Some critics couldn't get past the Nirvana cover. But was the Bad Plus doing anything more radical, really, than when John Coltrane recorded "My Favorite Things" from "The Sound of Music" in 1960? Other criticisms tended to focus on drummer King, who was seen as rocking out too much and too loudly: Why wasn't he swinging? (In fact, when Columbia A&R man Yves Beauvais first went to see the group, he walked out, complaining about King's clamorous bashing.)
Jazz Times put the group on the cover after its second album, "Give," in 2004, and in addition to the feature story let two writers wrestle with the very validity of the band's music. One was clearly a fan, while the other called Bad Plus "a one-joke movie whose premise runs thin all too quickly."

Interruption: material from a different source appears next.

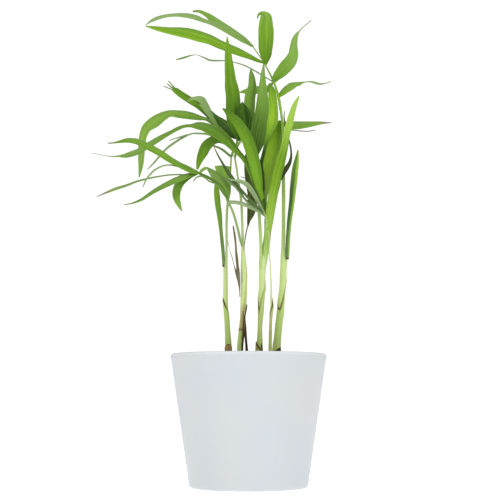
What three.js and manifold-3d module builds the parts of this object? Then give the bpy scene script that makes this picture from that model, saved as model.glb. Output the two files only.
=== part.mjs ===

Could one band be both the future of jazz and the beginning of the music's end?
"We were all in our 30s when 'These Are the Vistas' came out," Iverson says. "I think if we had all been in our 20s, it would have been a lot harder. We had been around the block a bit. We're not like veterans of the music world exactly, but we at least had enough experience not to take anything too seriously. We just decided to keep our heads down and play the music."
On "Suspicious Activity?" in 2005, the band's original compositions dominated, with Anderson having established himself as one of the finest composers of his generation. His songs tend to start with a whisper of the simple, often melancholic melody, and then grow with greater and greater force, the same melody spinning round and round as Iverson and King help pound the tune into the ground. Yet the group always tunnels its way back to the song's original hush.
In the studio, the heart of the band's songbook comes from Anderson, but onstage King is the thundering engine you can't take your eyes off. Sometimes the drummer employs a kids' laser gun, a kitchen pot, or walkie-talkies for a little atmospheric static. On piano, Iverson alternates between waves of crashing chords and the jagged style of Thelonious Monk, letting single notes tumble out like marbles on a pegboard, all the while anchored by Anderson's luminous countermelodies on bass.
When they were ready to record what would become "Prog," they were dealing with a few shake-ups. They had left the famed Columbia label and took out a business loan to record the album themselves. Given the upheaval and mergers in the recording industry, with bands being dropped all the time, it was something of a preemptive move.
For the new batch of songs, the band ended up finding another rock legend to take the production reins. Tony Platt, who came to see the band in London, has worked with some of the biggest acts in rock, engineering AC/DC's heavy-metal juggernaut "Back in Black" in 1980.
The highlight of the "Prog" covers is the giddy celebration of Rush's "Tom Sawyer." Had Iverson heard this classic-rock staple?
"Uh, no."
But the real payoff here is Anderson's pulverizing exercise in time-signature mayhem on "Physical Cities." At the other extreme is the moving wistfulness of "Giant," set against Anderson's plaintive bass line and Iverson's ghostly phrasing .
The gig at College Park is the first of the tour behind the new album, and comes on the heels of the longest break the band has every taken -- a month. Typically, the group plays 150 to 200 shows a year. And with each gig, the old debates about the Bad Plus's music and its place in contemporary jazz seem to float farther away.
"It's like, we've stormed the castle. We feel the controversy about the band is a tired thing," King says. "We're doing what we do. Some people dig it, some don't."